FireScope. Neat little Firefox / Firebug extension which adds a “Reference” tab showing documentation for the selected element from the comprehensive SitePoint Reference site.
Recreating the button. Fascinating article from Doug Bowman on the work that went in to creating custom CSS buttons for use across Google’s different applications, avoiding images to improve performance ensure they could be easily styled using just CSS. I’d love to see the Google Code team turn this in to a full open source release—the more sites using these buttons the more familiar they will become to users at large.
OSM needs new servers. OpenStreetMap need to raise £10,000 to buy a new API database server.
solango. Another attempt at a Django/Solr integration library, based on code written for “a top 20 newspaper site” (I’d love to know which one). This is well documented, uses a registration model clearly inspired by the Django admin which keeps search related metadata out of your regular models and includes management commands for re-indexing and generating Solr schema.xml files.
juno.
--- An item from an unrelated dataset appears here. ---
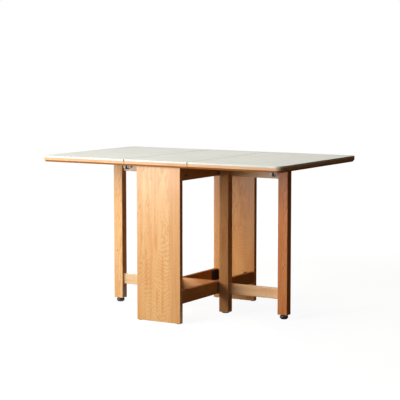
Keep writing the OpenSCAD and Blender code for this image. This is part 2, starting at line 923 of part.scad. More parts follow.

An ultra-lightweight Python web framework inspired by Ruby’s Sinatra.
Post-Commit Web Hooks for Google Code Project Hosting (via) I really, really like web hooks (which I’ve been calling “callback APIs”, but it looks like “web hooks” is the term that’s sticking). I’m interested in their scaling challenges—I’ve heard XMPP advocates argue that a web hook style model simply won’t scale for really large sites.
microprinter wiki. “Hackers across the country are buying up old old receipt printers and imaginatively repurposing them into something new. We call them microprinters.” The CBM 231 is the most common model, and is currently selling on eBay for $20 or so. Something a bit smaller would be fun for travelling with.